In Zombie Driver, you are not a zombie driver: rather, you are a driver running over zombies. The game features only single-player action over seventeen missions; cooperative play is all the rage, especially with the zombie setting, but it is not available here. Each mission comes with primary and secondary objectives; the former involves typically driving to a house to pick up survivors and driving back to base. Secondary objectives are far more interesting, featuring stat-based goals like a time limit or a zombie death count. You must eliminate all of the zombies in the safe house area before you can pick up the survivors, and zombies are helpfully outlined in a bright red circle to easy pickings. Unfortunately, the missions are quite linear: although you can choose your particular path through the city to the objective locations, they don’t vary and the zombie concentrations are always the same. Since the single player game is on the short side (the seventeen missions only take a couple of hours), replay value is essentially non-existent with a lack of mission variety on subsequent replays. There are also no difficulty settings available; the game isn’t hard, but having additional options is always a nice feature.

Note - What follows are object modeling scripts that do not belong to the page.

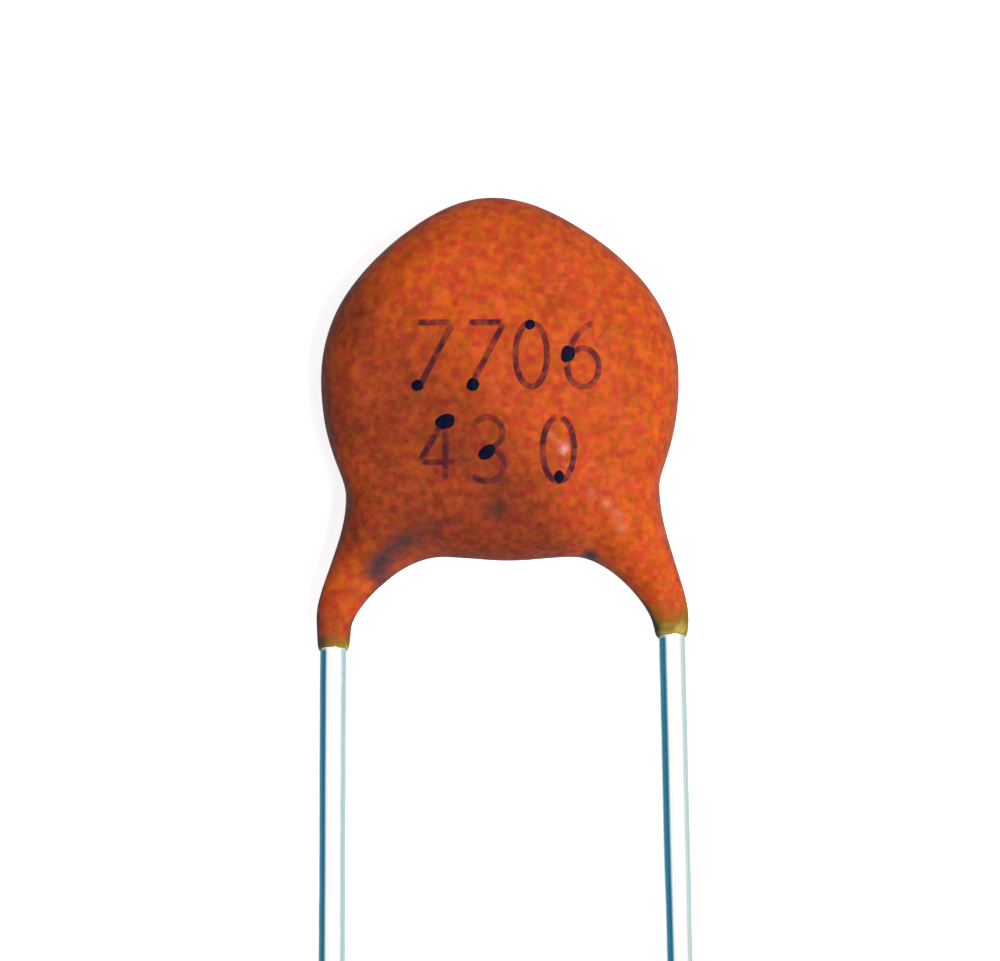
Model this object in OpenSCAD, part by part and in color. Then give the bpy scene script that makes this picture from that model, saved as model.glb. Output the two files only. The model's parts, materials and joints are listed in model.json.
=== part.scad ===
// Ceramic disc capacitor: a silvered ceramic disc between two soldered wires, dipped in resin.
// It lies on its back: the front face looks up +Z and the wires run towards -Y.
// The origin is on the table, under the middle of the whole part.

/* [Ceramic disc] */
// Diameter of the ceramic disc
disc_d = 6.5; // [6:0.1:9]
// Thickness of the ceramic disc
disc_t = 1.0; // [0.5:0.05:1.6]
// Radius on the two edges of the ceramic disc
disc_edge = 0.1; // [0.04:0.01:0.2]

/* [Silver and solder] */
// Bare ceramic left round each silver film
silver_margin = 0.45; // [0.2:0.05:0.8]
// Thickness of each silver film
silver_t = 0.02; // [0.01:0.005:0.05]
// Solder left between a wire and the silver
solder_film = 0.03; // [0.02:0.005:0.06]
// Width of the solder across the wire
solder_w = 1.5; // [1.1:0.1:2]
// Height the solder climbs up the wire's sides
solder_h = 0.42; // [0.3:0.02:0.5]
// Thickness of the solder at its outer edge
solder_lip = 0.04; // [0.02:0.01:0.08]
// Straight length of the solder along the wire
solder_len = 1.6; // [1:0.1:2.2]
// How far the solder's straight length runs past the end of the wire
solder_past = 0.15; // [0.05:0.05:0.4]

/* [Wires] */
// Wire diameter
wire_d = 0.6; // [0.45:0.05:0.7]
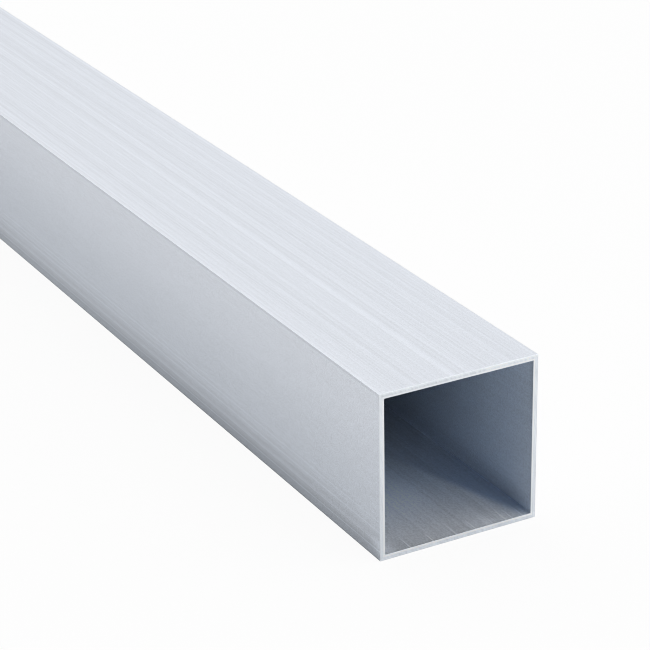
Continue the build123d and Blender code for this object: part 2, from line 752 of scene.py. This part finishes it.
@dataclass
class SquareTube:
    """The tube: a rounded square section run along a wall whose sawn ends have broken edges."""

    side: float
    length: float
    wall: float
    outer_corner_radius: float = 0.2 * MILLIMETRE
    inner_corner_radius: float = 0.3 * MILLIMETRE
    outer_edge_break: float = 0.15 * MILLIMETRE
    inner_edge_break: float = 0.08 * MILLIMETRE
    break_wander: float = 0.15
    wander_per_metre: float = 900.0
    points_along_side: int = 100
    points_around_corner: int = 5
    points_across_wall: int = 8
    points_around_edge: int = 4
    sawn_reach: float = 1.0 * MILLIMETRE
    finishes: dict[Region, bpy.types.Material] = field(default_factory=dict)

    NODE = "square_tube"
    SLOT = "aluminium"
    BODY = "root"
    MERGE_DISTANCE = 1e-6

    @classmethod
    def from_frame(cls, record: dict) -> "SquareTube":
        """Reads the tube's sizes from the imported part.

        Args:
            record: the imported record.

        Returns:
            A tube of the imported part's size.
        """
        low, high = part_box(cls.NODE)
        sawn_end = next(mount for mount in record["mounts"] if mount["name"] == "near_sawn_end")
        half_wall = high.z - sawn_end["pos_m"][2]
        return cls(side=high.z - low.z, length=high.x - low.x, wall=2 * half_wall)

    def sizes(self) -> dict[str, float | int]:
        """Returns the named inputs of the node tree, with their values."""
        return {
            "Side": self.side,
            "Length": self.length,
            "Wall": self.wall,
            "Outer corner radius": self.outer_corner_radius,
            "Inner corner radius": self.inner_corner_radius,
            "Outer edge break": self.outer_edge_break,
            "Inner edge break": self.inner_edge_break,
            "Break wander": self.break_wander,
            "Wander per metre": self.wander_per_metre,
            "Points along side": self.points_along_side,
            "Points around corner": self.points_around_corner,
            "Points across wall": self.points_across_wall,
            "Points around edge": self.points_around_edge,
            "Sawn reach": self.sawn_reach,
        }

    def rounded_loop(self, graph: Graph, index: Value, along: Value, around: Value,
                     halves: tuple[Value, Value], radii: tuple[Value, Value]) -> tuple[Value, Value]:
        """Places points around a rectangle with rounded corners, from where its first corner starts.

        Args:
            graph: the node tree.
            index: the point's number.
            along: points along each straight side.
            around: points around each corner.
            halves: half the rectangle's two sides.
            radii: the corner radius of this quarter and of the next one.

        Returns:
            The point's two coordinates.
        """
        in_quarter = along + around
        quarter = graph.math("FLOOR", (index + 0.5) / in_quarter)
        step = index - quarter * in_quarter
        turn = graph.clamped(step / around) * QUARTER_TURN
        run = graph.clamped((step - around) / along)
        odd = graph.math("FLOORED_MODULO", quarter, 2.0)
        across = halves[0] + (halves[1] - halves[0]) * odd
        up = halves[1] + (halves[0] - halves[1]) * odd
        radius, next_radius = radii
        straight = across * 2.0 - radius - next_radius
        u = across - radius + radius * graph.math("COSINE", turn) - run * straight
        v = up - radius + radius * graph.math("SINE", turn)
        angle = quarter * QUARTER_TURN
        cosine = graph.math("COSINE", angle)
        sine = graph.math("SINE", angle)
        return u * cosine - v * sine, u * sine + v * cosine

    def wrapped(self, graph: Graph, size: dict[str, Value]) -> Value:
        """Wraps a grid twice, into the closed skin of the tube.

        Its columns go around the square section. Its rows go around the wall itself: along the outside,
        across the far sawn end, back through the bore and across the near sawn end.

        Args:
            graph: the node tree.
            size: the tree's named inputs.

        Returns:
            The skin, with its faces outwards.
        """
        along_side, around_corner = size["Points along side"], size["Points around corner"]
        across_wall, around_edge = size["Points across wall"], size["Points around edge"]
        outer_radius, inner_radius = size["Outer corner radius"], size["Inner corner radius"]
        outer_break, inner_break = size["Outer edge break"], size["Inner edge break"]
        half_side = size["Side"] * 0.5
        half_wall = size["Wall"] * 0.5

        columns = (along_side + around_corner) * SQUARE_SIDES
        rows = (across_wall + around_edge) * SQUARE_SIDES
        grid = graph.value("GeometryNodeMeshGrid", inputs={
            "Size X": columns, "Size Y": rows, "Vertices X": columns + 1.0, "Vertices Y": rows + 1.0,
        })
        grid_x, grid_y, _ = graph.parts(graph.value("GeometryNodeInputPosition"))
        column = graph.math("ROUND", grid_x + columns * 0.5)
        row = graph.math("ROUND", grid_y + rows * 0.5)

        rough_y, rough_z = self.rounded_loop(graph, column, along_side, around_corner,
                                             (half_side, half_side), (outer_radius, outer_radius))
        place = graph.vector(rough_y * size["Wander per metre"], rough_z * size["Wander per metre"], 0.0)
        wander = 1.0 + graph.noise(place, 2.0) * size["Break wander"] * 2.0

        # Quarters 2 and 3 of the loop around the wall start at an inner edge. Quarters 1 and 2 lead to one.
        quarter = graph.math("FLOOR", (row + 0.5) / (across_wall + around_edge))
        inner = graph.math("GREATER_THAN", quarter, 1.5) * graph.math("LESS_THAN", quarter, 3.5)
        next_inner = graph.math("GREATER_THAN", quarter, 0.5) * graph.math("LESS_THAN", quarter, 2.5)
        edge = (outer_break + (inner_break - outer_break) * inner) * wander
        next_edge = (outer_break + (inner_break - outer_break) * next_inner) * wander
        along, from_middle = self.rounded_loop(graph, row, across_wall, around_edge,
                                               (size["Length"] * 0.5, half_wall), (edge, next_edge))

        depth = half_wall - from_middle
        radius = outer_radius + (inner_radius - outer_radius) * (depth / size["Wall"])
        half = half_side - depth
        across, up = self.rounded_loop(graph, column, along_side, around_corner, (half, half),
                                       (radius, radius))
        shaped = graph.value("GeometryNodeSetPosition", inputs={
            "Geometry": grid, "Position": graph.vector(along, across, up + half_side),
        })
        closed = graph.value("GeometryNodeMergeByDistance", inputs={
            "Geometry": shaped, "Distance": self.MERGE_DISTANCE,
        })
        outward = graph.value("GeometryNodeFlipFaces", inputs={"Mesh": closed})
        return graph.value("GeometryNodeSetShadeSmooth", inputs={"Geometry": outward, "Shade Smooth": True})

    def dressed(self, graph: Graph, size: dict[str, Value], finishes: dict[Region, Value],
                skin: Value) -> Value:
        """Puts each region's finish on the skin.

        Args:
            graph: the node tree.
            size: the tree's named inputs.
            finishes: the finish of each region.
            skin: the tube's skin.

        Returns:
            The skin with its finishes.
        """
        x, y, z = graph.parts(graph.value("GeometryNodeInputPosition"))
        half_side = size["Side"] * 0.5
        out_of_middle = graph.math("MAXIMUM", abs(y), abs(z - half_side))
        masks = {
            Region.OUTSIDE: True,
            Region.BORE: graph.math("LESS_THAN", out_of_middle, half_side - size["Wall"] * 0.5),
            Region.SAWN: graph.math("GREATER_THAN", abs(x), size["Length"] * 0.5 - size["Sawn reach"]),
        }
        for region, mask in masks.items():
            skin = graph.value("GeometryNodeSetMaterial", inputs={
                "Geometry": skin, "Selection": mask, "Material": finishes[region],
            })
        return skin

    def tree(self) -> bpy.types.NodeTree:
        """Writes the geometry node tree that makes the tube.

        Returns:
            The node tree.
        """
        tree = bpy.data.node_groups.new("sawn_square_tube", "GeometryNodeTree")
        for name, size in self.sizes().items():
            kind = "NodeSocketInt" if isinstance(size, int) else "NodeSocketFloat"
            tree.interface.new_socket(name, in_out="INPUT", socket_type=kind)
        for region in Region:
            tree.interface.new_socket(region.value, in_out="INPUT", socket_type="NodeSocketMaterial")
        tree.interface.new_socket("Tube", in_out="OUTPUT", socket_type="NodeSocketGeometry")
        graph = Graph(tree)
        given = graph.add("NodeGroupInput").outputs
        size = {name: Value(graph, given[name]) for name in self.sizes()}
        finishes = {region: Value(graph, given[region.value]) for region in Region}
        real = graph.value("GeometryNodeRealizeInstances", inputs={"Geometry": self.wrapped(graph, size)})
        graph.add("NodeGroupOutput", inputs={"Tube": self.dressed(graph, size, finishes, real)})
        return tree

    def build(self) -> bpy.types.Object:
        """Makes the tube's mesh and hands it to the frame.

        Returns:
            The finished piece.
        """
        tree = self.tree()
        carrier = bpy.data.objects.new("tube_carrier", bpy.data.meshes.new("tube_carrier"))
        bpy.context.scene.collection.objects.link(carrier)
        modifier = carrier.modifiers.new("tube", "NODES")
        modifier.node_group = tree
        values = {**self.sizes(), **{region.value: self.finishes[region] for region in Region}}
        for item in tree.interface.items_tree:
            if item.item_type == "SOCKET" and item.in_out == "INPUT":
                modifier[item.identifier] = values[item.name]
        weighted = carrier.modifiers.new("flat_walls", "WEIGHTED_NORMAL")
        weighted.keep_sharp = True
        evaluated = carrier.evaluated_get(bpy.context.evaluated_depsgraph_get())
        mesh = bpy.data.meshes.new_from_object(evaluated)
        bpy.data.objects.remove(carrier)
        for index in reversed([i for i, material in enumerate(mesh.materials) if material is None]):
            mesh.materials.pop(index=index)
        mesh.name = "dressed_tube"
        tube = bpy.data.objects.new("dressed_tube", mesh)
        bpy.context.scene.collection.objects.link(tube)
        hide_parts(self.NODE)
        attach(tube, self.BODY)
        log.info("%s: %d vertices, %d faces, %s", tube.name, len(mesh.vertices), len(mesh.polygons),
                 [material.name for material in mesh.materials])
        return tube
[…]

Controls are typical for a driving game: WASD for moving and the keyboard or mouse for shooting. You’ll need to progress through each level without sustaining a high amount of damage, earned by having zombies bang on or throw things at your car. Pick-ups can be found scattered around the map (always in the same locations, though): repair, ammunition, and cash. Cash is also earned by running over zombies, and combo multipliers for even more cash can be earned by chaining together a bunch of kills. Cash is important because it is used for upgrading your sweet ride, which makes you a more efficient killing machine. Upgrades include improved armor, ramming power, and speed for your automobile; these upgrades do not carry over to other models you unlock, and since they are expensive, you’ll be “stuck” using one vehicle for most of the campaign. Your car can be outfitted with a number of different weapons: machine guns, a flamethrower, rockets, and a railgun. Unfortunately, all of these weapons come with a very limited supply of ammunition, so you will be using your front bumper most of the time. This significantly impacts the gameplay in a negative manner, making Zombie Driver far too repetitive than it should be. The large city location could reduce the repetition somewhat, since each mission has you travelling to another portion of the urban area, but the lack of a mini-map and a disorienting layout makes for some less than appealing gameplay. I get lost a lot and run into static objects as the roads curve in unpredictable ways; the train tracks near your base are the worst offender. The locations you need to reach are indicated on the side of the screen, but there is no navigation arrow (like in Grand Theft Auto) to assist with actually getting there in a timely manner. Because of the confusing city layout and abbreviated weapon use, Zombie Driver becomes too frustrating and too repetitive to fully recommend it, even at a cheap price.



IN CLOSING

What’s to be expected for $10? Zombie Driver does let you run over zombies, so on that simple level the game succeeds. But, of course, there is a good amount of repetition, as all you’ll be doing is running over zombies. You are allowed to make upgrades and given some weapons, but the ammunition supply is so small that you can only really use them when taking on large groups near objectives. The game’s seventeen-mission campaign takes place over the same city, just with different locations. There is no mini-map, so you will commonly run into things and get turned around, wasting precious seconds, as the town layout is anything but intuitive. Zombie Driver is also limited to single player combat, so there is no cooperative fun to be had here. The game is fun for a little while, but the combat is repetitive and the strategies are few, since all you can really do is run over things, which takes no strategy whatsoever. The advantages of Zombie Driver, like the graphics and enjoyable carnage, balance the disadvantages, the camera and repetitive combat, so it’s difficult to say whether Zombie Driver is right for you. Please, consult your physician.